The BLS 183-sector employment requirements table was used to estimate the employment impacts of trade for each of the 183 industries in the BLS model, and for groups of one-digit industries. [7] Results of these estimates are presented in Tables 1 and 3. Specifically, we defined E as the employment-requirements [183 x 183] matrix and let T be a [9 x 183] matrix of trade flows. The columns of T represent exports, imports, and the trade balance in period 1, period 2, and the changes in each of these variables over the period. Then job gains or losses for all industries, for each period and trade flow, matrix J, are determined by the following equation:

J = ET

J is also a [9 x 183] matrix, and the elements of each column are the sum of the direct and indirect job losses or gains in that industry. Thus, for example, element J1, 1 is the employment loss or gain in industry 1 due to exports in all 183 industries in period 1. Trade flows in 2010 were estimated, as described in the text, by assuming that exports increase by 10.1% per year and that imports expand by 6.4% per year, given real trade flows in each of the 183 BLS industries in 1999. Step 3: Estimating the employment effects of trade at the state level

State-level employment effects were calculated by allocating imports and exports to the states on the basis of their shares of three-digit, industry-level employment (BLS 1997). [8] Results of these estimates are presented in Figure 1 and Table 2. An ES202 file (UI data) was used to construct S, a [50 x 183] matrix, the elements of which are the U.S. employment shares of each of the 183 BLS industries in each of the 50 states. Job gains or losses for each state, for each period, and flow, L are determined by the following equation:

L = SJ

In other words, job losses in each state L are estimated by allocating job losses in each industry, at the national level J, to the respective industries in each state S. The elements of L, which is a [50 x 9] matrix, are thus the sum of the job losses in each of the 50 states in all industries, for each of the nine trade flows in Table 1 (e.g., exports, imports, and the trade balance in 1992 and 1999 and the change in each variable in this period). The results of L for the change in the trade balance between 1999 and 2010, for each state, are summarized in Figure 1 and Table 2. This is the last column of matrix L – the others are not reported here but are available from the author upon request to rscott@epinet.org.

Appendix 2

The dispute over trade and job creation

A prior EPI study of the effects of the WTO-deal on U.S. employment (Scott 2000a) used a “multiplier” relationship that assumed that $1 billion of U.S. exports would generate 13,000 jobs in the United States, following the earlier work of Gary Hufbauer at the Institute for International Economics. [9] Hufbauer has retracted his earlier private forecast and now claims that only 6,800 U.S. manufacturing jobs are created “per billion dollars of additional output” (Hufbauer and Rosen 2000, 7). [10] Hufbauer’s new estimate of the employment multiplier is directly contradicted by the “domestic employment requirement matrix” published each year by the U.S. Bureau of Labor Statistics (Tables 1, 2, and 3 in this report are based on actual U.S. trade data for 1999 and the BLS employment-requirements matrix). These calculations, as described in Appendix 1, also show that U.S. exports generated 11,200 jobs per billion dollars of exports (measured in current 1999 dollars), including 7,700 manufacturing jobs. However, imports that are displaced by goods from China displaced 14,300 jobs per billion dollars, and the overall trade deficit resulted in a net loss of 15,000 jobs per billion.

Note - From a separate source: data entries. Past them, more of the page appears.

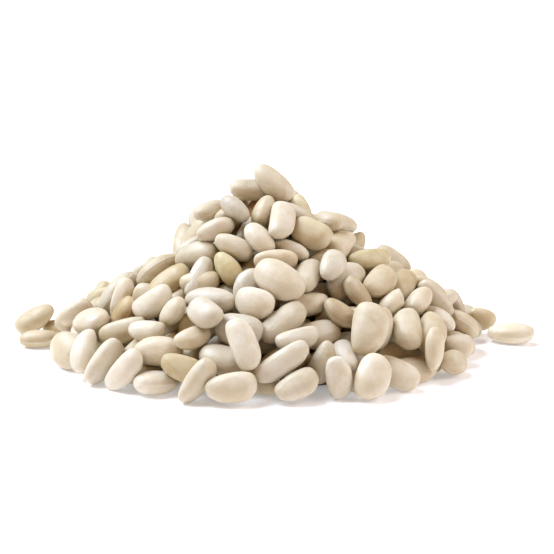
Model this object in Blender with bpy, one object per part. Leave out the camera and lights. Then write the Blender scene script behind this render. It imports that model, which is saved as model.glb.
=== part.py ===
"""A heap of dried white beans lying on a flat surface, with one bean apart from it.

Everything is in metres, +Z up. The origin is on the surface under the heap, +X runs
to the right in the front view, and the front faces -Y.

The beans are first settled: some are set where they stand out in the front view, the
rest are scattered, and all are pushed apart until they rest on each other. The outer
beans are then fused, with few sides, onto a solid core with a flat underside.
"""
import math
import random
from dataclasses import dataclass
from typing import NamedTuple

import bmesh
import bpy
import numpy as np
from mathutils import Vector
from mathutils.bvhtree import BVHTree

MM = 0.001

# A bean of middling size
BEAN_LENGTH = 15.0 * MM
BEAN_WIDTH = 8.9 * MM
BEAN_THICKNESS = 6.7 * MM
BLUNTNESS = 2.35                      # 2 is an ellipsoid, more has blunter ends
BEND = (0.3 * MM, 1.1 * MM)           # least and most that a bean's ends curve aside
SIZE_SPREAD = 0.09                    # of one bean's size, as a share of the middling one
SIZE_LIMITS = (0.80, 1.20)
FORM_SPREAD = 0.07                    # of length, width and thickness against each other

# The mound that the heap fills, a cone with a rounded tip
HEAP_HEIGHT = 60.0 * MM
LEFT_REACH = 77.0 * MM                # where its slope would meet the floor on the left,
RIGHT_REACH = 84.0 * MM               # on the right,
DEEP_REACH = 75.0 * MM                # and at the front and back
APEX = (-1.5 * MM, 0.0)
TIP_ROUNDING = 0.05
HOLLOWS = (                           # middle, radius and depth of each shallow hollow
    (-36.0 * MM, 2.0 * MM, 13.0 * MM, 5.0 * MM),    # in the left flank
    (24.0 * MM, 4.0 * MM, 11.0 * MM, 4.5 * MM),     # in the right shoulder
)
INNER_SHARE = 0.70                    # the beans lie on a mound of this share of the heap
FOOT = 0.80                           # how far out beans are scattered, as a share
FOOT_WAVE = 0.045

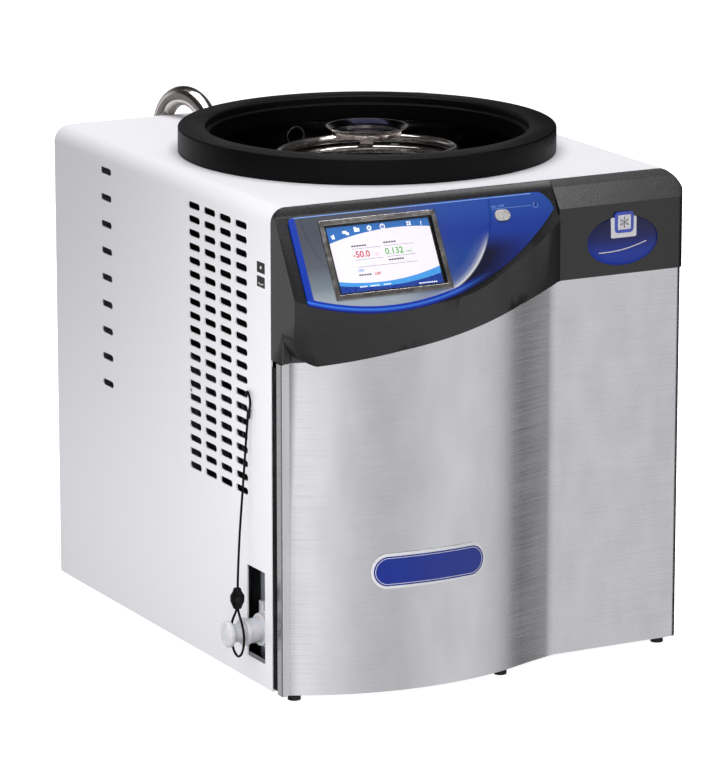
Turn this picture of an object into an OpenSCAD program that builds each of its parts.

Employment multipliers for exports are smaller than those for imports because manufacturing made up only 69% of U.S. jobs supported by exports to China in 1999, and 81% of U.S. import-jobs from that country. Services are the next largest source of employment from both exports and imports. Employment multipliers for exports are not lower because wages are higher in services (see Mishel et al. 1999, 129). Rather, the labor content of services is lower simply because profits, interest, and rent payments are a larger share of the costs of doing business in these sectors. Simply put, on average, exports generate less employment than competing imports, and the wages paid in those export industries are no better than in the more numerous import jobs that are displaced. This is especially true at the margin in those industries where exports and imports are expanding most rapidly (Scott, Schmitt, and Lee 1999) and where wages in import-competing industries (such
as motor vehicles and electronics) are actually higher than in rapidly growing export sectors (such as agricultural products).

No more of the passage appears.